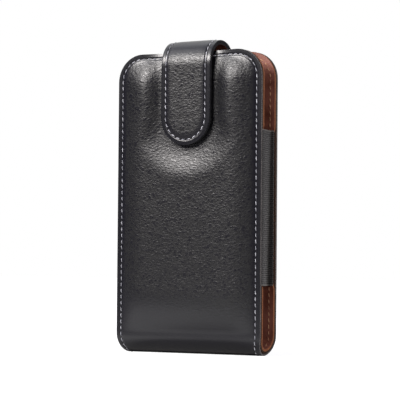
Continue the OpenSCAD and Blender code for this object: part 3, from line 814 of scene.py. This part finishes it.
def stitchRow(name, line, outward, thread):
    # Copies the stitch along a line of points in millimetres, each with its way out of the leather.
    steps = pathSteps(line)
    count = int(steps[-1] / stitch["pitch"])
    slant = math.radians(stitch["slant"])
    points, faces = [], []
    for i in range(count):
        at = (i + 0.5) * steps[-1] / count
        way = along3d(at + stitch["sight"], steps, line) - along3d(at - stitch["sight"], steps, line)
        way /= np.linalg.norm(way)
        out = along3d(at, steps, outward)
        out = out - way * out.dot(way)
        out /= np.linalg.norm(out)
        turned = way * math.cos(slant) + np.cross(out, way) * math.sin(slant)
        side = np.cross(out, turned)
        base = len(points)
        points += list(along3d(at, steps, line) + stitchPoints[:, :1] * turned + stitchPoints[:, 1:2] * side
                       + (stitchPoints[:, 2:] + stitch["raise"]) * out)
        faces += [tuple(base + v for v in f) for f in stitchFaces]
    mesh = bpy.data.meshes.new(name)
    mesh.from_pydata([tuple(p * mm) for p in points], [], faces)
    mesh.update()
    piece = bpy.data.objects.new(name, mesh)
    bpy.context.scene.collection.objects.link(piece)
    piece.data.materials.append(thread)
    smooth(piece, 80)
    return piece


def seamLine(margin):
    # The seam in X and Z from the fold up one side, round the top and down the other side.
    r = pouch["cornerRadius"] - margin
    straight = half - pouch["cornerRadius"]
    heights = np.linspace(foldZ, cornerZ, seam["sideSteps"])
    turn = np.linspace(0, math.pi / 2, seam["cornerSteps"])[1:]
    line = [(margin - float(halfWidth(z)), z) for z in heights]
    line += [(-straight - r * math.cos(a), cornerZ + r * math.sin(a)) for a in turn]
    line += [(x, top - margin) for x in np.linspace(-straight, straight, seam["topSteps"])[1:]]
    line += [(straight + r * math.sin(a), cornerZ + r * math.cos(a)) for a in turn]
    line += [(float(halfWidth(z)) - margin, z) for z in heights[-2::-1]]
    return np.array(line)


def wallStitches(name, depth, wall, facing, thread):
    # One row of stitches on a wall's face, carried on into the fold at both ends.
    flat = seamLine(pouch["seamMargin"])
    x, z = flat[:, 0], flat[:, 1]
    pull = pulled(x, z)
    y = (front + depth + frontPull * pull) if wall == "front" else (rear - depth - rearPull * pull)
    line = np.stack([x, y, z], 1)
    out = np.tile([0.0, facing, 0.0], (len(line), 1))
    turn = np.linspace(0, math.pi / 2 * seam["foldShare"], seam["foldSteps"])[1:]
    r = foldRadius - depth
    flip = -1 if wall == "front" else 1
    # The fold's outer face looks away from its middle, and its inner face towards it.
    away = 1 if (wall == "front") == (facing < 0) else -1
    tailZ = foldZ - r * np.sin(turn)
    tailY = foldY + flip * r * np.cos(turn)
    tailX = halfWidth(tailZ) - pouch["seamMargin"]
    tailOut = np.stack([np.zeros(len(turn)), away * flip * np.cos(turn), -away * np.sin(turn)], 1)
    left = np.stack([-tailX, tailY, tailZ], 1)
    right = np.stack([tailX, tailY, tailZ], 1)
    line = np.concatenate([left[::-1], line, right])
    out = np.concatenate([tailOut[::-1], out, tailOut])
    piece = stitchRow(name, line, out, thread)
    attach(piece, "pouch")


wallStitches("frontStitches", 0, "front", -1, greyThread)
wallStitches("backStitches", 0, "back", 1, greyThread)
wallStitches("frontInnerStitches", innerDepth, "front", 1, tanThread)
wallStitches("backInnerStitches", innerDepth, "back", -1, tanThread)


def strapStitches(name, endName):
    # A loop of stitches round the strap's black face.
    r = tipRadius - strapSeam["margin"]
    ends = strapLength - tipRadius
    turn = np.linspace(0, math.pi, strapSeam["endSteps"])[1:]
    loop = [(-r, s) for s in np.linspace(ends, tipRadius, strapSeam["sideSteps"])]
    loop += [(-r * math.cos(a), tipRadius - r * math.sin(a)) for a in turn]
    loop += [(r, s) for s in np.linspace(tipRadius, ends, strapSeam["sideSteps"])[1:]]
    loop += [(r * math.cos(a), ends + r * math.sin(a)) for a in turn]
    loop = np.array(loop)
    y, z, outY, outZ = strapPlace(loop[:, 1], 0)
    raised = strapCrown(loop[:, 0], loop[:, 1])
    line = np.stack([loop[:, 0], y + outY * raised, z + outZ * raised], 1)
    out = np.stack([np.zeros(len(loop)), outY, outZ], 1)
    bendWithStrap(stitchRow(name, line, out, greyThread), endName, 80)


strapStitches("strapTopStitches", "strapEndStitches")
print("stitches made")


# The belt clip takes the CAD's own shapes and rounds their edges.
clipSettings = {
    "clip_plate": {"name": "clipPlate", "body": "clip", "round": 0.5},
    "clip_lever": {"name": "clipLever", "body": "lever", "round": 0.5},
    "swivel_base": {"name": "swivelBase", "body": "pouch", "round": 0.3},
}


def nodeCopy(node, name, material):
    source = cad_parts[node]
    piece = source.copy()
    piece.data = source.data.copy()
    bpy.context.scene.collection.objects.link(piece)
    piece.name = name
    piece.data.name = name
    piece.parent = None
    piece.matrix_world = source.matrix_world.copy()
    for key in list(piece.keys()):
        del piece[key]
    piece.data.materials.clear()
    piece.data.materials.append(material)
    return piece


def roundedCopy(node, settings):
    piece = nodeCopy(node, settings["name"], blackPlastic)
    editAll(piece)
    bpy.ops.mesh.remove_doubles(threshold=0.005 * mm)
    bpy.ops.mesh.dissolve_limited(angle_limit=math.radians(1.0))
    bpy.ops.object.mode_set(mode="OBJECT")
    roundEdges(piece, settings["round"], 40, segments=3)
    smooth(piece, 35)
    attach(piece, settings["body"])
    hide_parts(node)


for node, settings in clipSettings.items():
    roundedCopy(node, settings)

# The spring's coil winds up along its pin. Its CAD shape is copied as it stands, bound to neither the plate nor
# the lever.
clipSpring = nodeCopy("clip_spring", "clipSpring", springSteel)
smooth(clipSpring, 50)
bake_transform(clipSpring)
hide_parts("clip_spring")
print("clip made")

kept = {
    "core_sheet": coreBoard, "keeper_disc": platedSteel, "strap_magnet": magnetNickel,
    "backing_plate": platedSteel, "swivel_rivet": platedSteel, "disc_spring": springSteel, "clip_pin": platedSteel,
}
for node, material in kept.items():
    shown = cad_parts[node]
    for place in shown.material_slots:
        place.material = material
    if not shown.material_slots:
        shown.data.materials.append(material)
print("kept nodes coloured")


floorLook = {"size": 12.0, "drop": 0.1, "grey": (0.35, 0.35, 0.35, 1)}


def whiteFloor(look):
    # The glow grows away from the object, so the floor meets the backdrop without a line. Reflections
    # see only a glowing patch near the object, a painted reflection that no lamp casts. Distances are in
    # metres from the origin.
    material, add, place = newMaterial("paintedFloorWhite")
    path = add("LightPath", {}).outputs
    away = add("VectorMath", {"operation": "LENGTH", 0: place}).outputs["Value"]
    white = add("MapRange", {**softly, 0: away, 1: 0.12, 2: 0.6, 3: 0.85, 4: 1.1})
    seen = add("Math", {"operation": "MULTIPLY", 0: path["Is Camera Ray"], 1: white})
    # Painted reflection: for glossy rays only, the floor glows in a ring round the object, with no lamp there.
    begins = add("MapRange", {**softly, 0: away, 1: 0.045, 2: 0.07})
    ends = add("MapRange", {**softly, 0: away, 1: 0.12, 2: 0.2, 3: 1.0, 4: 0.0})
    patch = add("Math", {"operation": "MULTIPLY", 0: begins, 1: ends})
    mirrored = add("Math", {"operation": "MULTIPLY", 0: path["Is Glossy Ray"], 1: patch})
    strength = add("Math", {"operation": "MAXIMUM", 0: seen, 1: mirrored})
    matt = add("BsdfDiffuse", {"Color": look["grey"]})
    glow = add("Emission", {"Color": (1, 1, 1, 1), "Strength": strength})
    both = add("AddShader", {0: matt, 1: glow})
    add("OutputMaterial", {"Surface": both})
    clearSelection()
    bpy.ops.mesh.primitive_plane_add(size=look["size"], location=(0, 0, (bottom - look["drop"]) * mm))
    floor = bpy.context.object
    floor.name = "floor"
    floor.data.materials.append(material)


worldLook = {"low": (0.045, 0.04, 0.07, 1), "high": (0.2, 0.2, 0.27, 1)}


def studioWorld(look):
    # White to the camera and in reflections from behind, and otherwise a dark room, lighter above.
    world = bpy.data.worlds.new("studio")
    bpy.context.scene.world = world
    world.use_nodes = True
    world.node_tree.nodes.clear()
    add = partial(addNode, world.node_tree)
    path = add("LightPath", {}).outputs
    way = add("TexCoord", {}).outputs["Generated"]
    parts = add("SeparateXYZ", {0: way}).outputs
    behind = add("MapRange", {**softly, 0: parts[1], 1: -0.1, 2: 0.3})
    bounced = add("Math", {"operation": "MAXIMUM", 0: path["Is Glossy Ray"], 1: path["Is Transmission Ray"]})
    mirrored = add("Math", {"operation": "MULTIPLY", 0: bounced, 1: behind})
    shown = add("Math", {"operation": "MAXIMUM", 0: path["Is Camera Ray"], 1: mirrored})
    height = add("MapRange", {**softly, 0: parts[2], 1: -0.4, 2: 0.9})
    room = add("MixRGB", {0: height, 1: look["low"], 2: look["high"]})
    colour = add("MixRGB", {0: shown, 1: room, 2: (1, 1, 1, 1)})
    background = add("Background", {"Strength": 1.0, "Color": colour})
    add("OutputWorld", {"Surface": background})


# Places and sizes in metres, powers in watts.
lights = {
    "keyLight": {"place": (-0.41, -0.73, 0.53), "aim": (0, -0.03, 0), "size": (0.52, 0.26), "power": 14.6,
                 "colour": (0.99, 0.95, 0.93)},
    "highLight": {"place": (-0.50, -0.45, 0.75), "aim": (0, -0.03, 0.02), "size": (0.5, 0.4), "power": 2.0,
                  "colour": (0.97, 0.98, 1.0)},
    "topLight": {"place": (-0.35, 0.15, 0.95), "aim": (0, -0.02, 0), "size": (0.8, 0.5), "power": 1.2,
                 "colour": (0.9, 0.94, 1.0)},
    "sideLight": {"place": (0.9, -0.25, 0.25), "aim": (0.03, -0.02, -0.03), "size": (0.4, 0.6), "power": 6.0,
                  "colour": (1.0, 0.96, 0.92)},
}


def softLight(name, look):
    data = bpy.data.lights.new(name, "AREA")
    data.shape = "RECTANGLE"
    data.size, data.size_y = look["size"]
    data.energy = look["power"]
    data.color = look["colour"]
    lamp = bpy.data.objects.new(name, data)
    lamp.location = look["place"]
    lamp.rotation_euler = (Vector(look["aim"]) - Vector(look["place"])).to_track_quat("-Z", "Y").to_euler()
    bpy.context.scene.collection.objects.link(lamp)


whiteFloor(floorLook)
studioWorld(worldLook)
for name, look in lights.items():
    softLight(name, look)

# The camera that was fitted to the photo: focal length in pixels, turns in degrees, and its place in
# metres from the pouch's front and bottom.
photoView = {
    "pixels": 400, "focal": 1770.56, "sensor": 36.0, "yaw": 29.813, "pitch": 2.2143, "roll": 0.4685,
    "place": (0.4853, -0.8334, 0.0466),
}
cameraData = bpy.data.cameras.new("photoCamera")
cameraData.sensor_width = photoView["sensor"]
cameraData.lens = photoView["focal"] / photoView["pixels"] * photoView["sensor"]
cameraData.clip_start = 0.01
camera = bpy.data.objects.new("photoCamera", cameraData)
bpy.context.scene.collection.objects.link(camera)
yaw, pitch, roll = [math.radians(photoView[turn]) for turn in ("yaw", "pitch", "roll")]
rows = Matrix.Rotation(roll, 3, "Y") @ Matrix.Rotation(-pitch, 3, "X") @ Matrix.Rotation(-yaw, 3, "Z")
pose = Matrix((rows[0], rows[2], -rows[1])).transposed().to_4x4()
pose.translation = Vector(photoView["place"]) + Vector((0, front, bottom)) * mm
camera.matrix_world = pose
bpy.context.scene.camera = camera
bpy.context.scene.view_settings.view_transform = "Standard"
print("camera set")
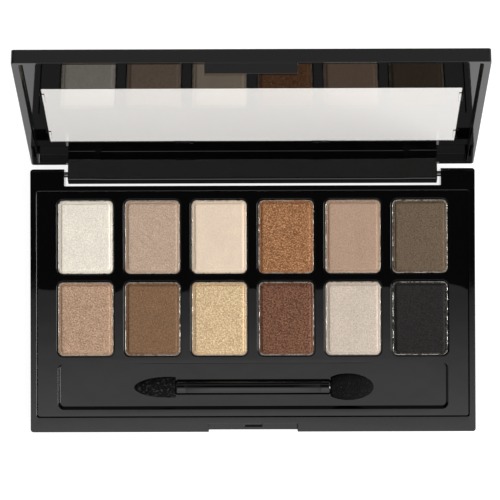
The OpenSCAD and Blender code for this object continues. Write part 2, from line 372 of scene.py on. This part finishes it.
def mark_corners(bm, crisp):
    """Weights the sharp edges for rounding. Those in the crisp range stay sharp, and are shaded so."""
    weight = bm.edges.layers.float.new("bevel_weight_edge")
    for edge in bm.edges:
        fine = crisp and all(crisp[0] * MM < abs(vert.co.x) < crisp[1] * MM for vert in edge.verts)
        is_corner = edge.calc_face_angle(0.0) > SHARP_ANGLE
        edge[weight] = float(is_corner and not fine)
        edge.smooth = not (is_corner and fine)


def rounded_copy(name, like, material, radius_mm, cuts=(), crisp=None):
    """The CAD node with every sharp edge rounded, as a moulding or a pressed tin has them.

    crisp gives a range of distance from the middle, left or right, in mm, where the edges are
    too close together to round.
    """
    bm = bmesh.new()
    bm.from_mesh(frame["nodes"][like].data)
    join_flat_faces(bm, cuts)
    mark_corners(bm, crisp)
    piece = add_piece(name, bm, material, like)
    bevel = piece.modifiers.new("rounding", "BEVEL")
    bevel.width = radius_mm * MM
    bevel.segments = 3
    bevel.limit_method = "WEIGHT"
    bevel.use_clamp_overlap = False
    weighted = piece.modifiers.new("flat faces stay flat", "WEIGHTED_NORMAL")
    weighted.mode = "FACE_AREA"
    weighted.weight = 100
    weighted.keep_sharp = True


def mouldings():
    """The case, the tray and the lid, with cuts through the openings in their flat faces."""
    rounded_copy("case_moulding", "base_shell", CASE, radius_mm=0.12,
                 cuts=[(middle("tray"), ACROSS), (middle("tray"), ALONG)])
    tray_cuts = [(middle("pan_%d" % column), ACROSS) for column in range(1, COLUMNS + 1)]
    tray_cuts += [(middle(like), ALONG) for like in ("pan_1", "pan_%d" % PANS, "applicator_handle")]
    rounded_copy("tray_moulding", "tray", TRAY, radius_mm=0.09, cuts=tray_cuts)
    # The fine steps at the ends of the hinge bar stay crisp
    rounded_copy("lid_moulding", "lid_frame", CASE, radius_mm=0.12,
                 cuts=[(middle("lid_window"), ACROSS), (middle("lid_window"), UP)], crisp=(40.5, 43.0))


def small_parts():
    """The pane, the hinge pins and the pads under the pans."""
    rounded_copy("clear_window", "lid_window", PANE, radius_mm=0.06)
    for pin in ("hinge_pin_left", "hinge_pin_right"):
        rounded_copy(pin + "_turned", pin, STEEL, radius_mm=0.12)
    rounded_copy("glue_pads", "adhesive_pads", PAPER, radius_mm=0.02)


# ---------------------------------------------------------------- powder cakes
CAKE_CORNER = 1.3 * MM
# Faces across and along the top
CAKE_GRID = (52, 68)
# How much of a quarter turn of the sine the grid runs over: more of it crowds the edges more
EDGE_CROWDING = math.pi / 2 * 0.86
# Distance between the cakes in the noise, so that no two are alike
NOISE_APART = 50 * MM


def beyond_corner(x, y, half):
    """How far a point lies past the centre of the nearest round corner, along X and Y."""
    return abs(x) - half.x + CAKE_CORNER, abs(y) - half.y + CAKE_CORNER


def inset_at(x, y, half):
    """Distance in from the edge of the rounded rectangle, in mm."""
    past_x, past_y = beyond_corner(x, y, half)
    outside = math.hypot(max(past_x, 0.0), max(past_y, 0.0)) + min(max(past_x, past_y), 0.0)
    return max(0.0, (CAKE_CORNER - outside) / MM)


def crowded(step, steps):
    """From -1 to 1 as step goes from 0 to steps, with the steps closer together near both ends."""
    return math.sin((2 * step / steps - 1) * EDGE_CROWDING) / math.sin(EDGE_CROWDING)


def on_rounded(u, v, half):
    """A grid point, u and v from -1 to 1, moved so that the grid's corners follow the round corners."""
    x, y = u * half.x, v * half.y
    past_x, past_y = beyond_corner(x, y, half)
    if past_x > 0 and past_y > 0:
        pull = max(past_x, past_y) / math.hypot(past_x, past_y)
        x = math.copysign(half.x - CAKE_CORNER + past_x * pull, x)
        y = math.copysign(half.y - CAKE_CORNER + past_y * pull, y)
    return x, y


def cake_surface(spot, inset, proud):
    """Height over the tin's rim, the share of the way up the rolled edge, and the groove's inset.

    spot is the place in mm, inset its distance in from the tin in mm, and proud how far the CAD
    cake stands over the rim.
    """
    groove_in = 0.46 + 0.10 * noise.noise(spot * 0.7)
    roll_mm = 0.55 + 0.15 * noise.noise(spot * 0.9)
    share = min(1.0, max(0.0, (inset - groove_in) / roll_mm))
    risen = proud * 0.93 * (1 - (1 - share) ** 2)
    spilled = math.sin(math.pi * min(1.0, inset / groove_in)) * (0.6 + 0.9 * noise.noise(spot * 2.3))
    uneven = 0.012 * noise.noise(spot * 0.35) + 0.006 * noise.noise(spot * 2.1)
    height = risen + (uneven * share + 0.16 * max(0.0, spilled)) * MM
    return height, share, groove_in


def edge_shade_share(x, y, half, inset, share, groove_in):
    """How much painted shade the colour takes: most in the groove, and more along the left and rear edges,
    which face away from the light.
    """
    # Painted shade: more on the left and rear, away from the light on the right
    away_from_light = min(1.0, max(0.1, -x / half.x, y / half.y))
    groove_shade = math.exp(-((inset - groove_in) / 0.16) ** 2)
    return max(groove_shade * (0.45 + 0.55 * away_from_light), (1 - share) * away_from_light * 0.7)


def cake_top(bm, number, low, high, rim_z):
    """Rows of points over the cake's top, each with its share of painted edge shade and its share of loose
    crumbs.
    """
    # The edge attribute holds painted shade
    edge = bm.verts.layers.float.new("edge")
    crumbs = bm.verts.layers.float.new("crumbs")
    centre = (low + high) / 2
    clearance = Vector((0.01, 0.01, 0.0)) * MM
    half = (high - low) / 2 - clearance
    across, along = CAKE_GRID
    rows = []
    for r in range(along + 1):
        row = []
        for c in range(across + 1):
            x, y = on_rounded(crowded(c, across), crowded(r, along), half)
            inset = inset_at(x, y, half)
            spot = Vector((x, y, number * NOISE_APART)) / MM
            height, share, groove_in = cake_surface(spot, inset, high.z - rim_z)
            vert = bm.verts.new((centre.x + x, centre.y + y, min(rim_z + height, high.z)))
            vert[edge] = edge_shade_share(x, y, half, inset, share, groove_in)
            vert[crumbs] = max(0.0, 1.0 - inset / groove_in)
            row.append(vert)
        rows.append(row)
    return rows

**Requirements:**
Everything from the line with "The OpenSCAD and Blender code for this object continues." through the line with "UP)], crisp=(40.5, 43.0))" is to be output exactly; leave out all other lines.

**Answer to the exercise:**
The OpenSCAD and Blender code for this object continues. Write part 2, from line 372 of scene.py on. This part finishes it.
def mark_corners(bm, crisp):
    """Weights the sharp edges for rounding. Those in the crisp range stay sharp, and are shaded so."""
    weight = bm.edges.layers.float.new("bevel_weight_edge")
    for edge in bm.edges:
        fine = crisp and all(crisp[0] * MM < abs(vert.co.x) < crisp[1] * MM for vert in edge.verts)
        is_corner = edge.calc_face_angle(0.0) > SHARP_ANGLE
        edge[weight] = float(is_corner and not fine)
        edge.smooth = not (is_corner and fine)


def rounded_copy(name, like, material, radius_mm, cuts=(), crisp=None):
    """The CAD node with every sharp edge rounded, as a moulding or a pressed tin has them.

    crisp gives a range of distance from the middle, left or right, in mm, where the edges are
    too close together to round.
    """
    bm = bmesh.new()
    bm.from_mesh(frame["nodes"][like].data)
    join_flat_faces(bm, cuts)
    mark_corners(bm, crisp)
    piece = add_piece(name, bm, material, like)
    bevel = piece.modifiers.new("rounding", "BEVEL")
    bevel.width = radius_mm * MM
    bevel.segments = 3
    bevel.limit_method = "WEIGHT"
    bevel.use_clamp_overlap = False
    weighted = piece.modifiers.new("flat faces stay flat", "WEIGHTED_NORMAL")
    weighted.mode = "FACE_AREA"
    weighted.weight = 100
    weighted.keep_sharp = True


def mouldings():
    """The case, the tray and the lid, with cuts through the openings in their flat faces."""
    rounded_copy("case_moulding", "base_shell", CASE, radius_mm=0.12,
                 cuts=[(middle("tray"), ACROSS), (middle("tray"), ALONG)])
    tray_cuts = [(middle("pan_%d" % column), ACROSS) for column in range(1, COLUMNS + 1)]
    tray_cuts += [(middle(like), ALONG) for like in ("pan_1", "pan_%d" % PANS, "applicator_handle")]
    rounded_copy("tray_moulding", "tray", TRAY, radius_mm=0.09, cuts=tray_cuts)
    # The fine steps at the ends of the hinge bar stay crisp
    rounded_copy("lid_moulding", "lid_frame", CASE, radius_mm=0.12,
                 cuts=[(middle("lid_window"), ACROSS), (middle("lid_window"), UP)], crisp=(40.5, 43.0))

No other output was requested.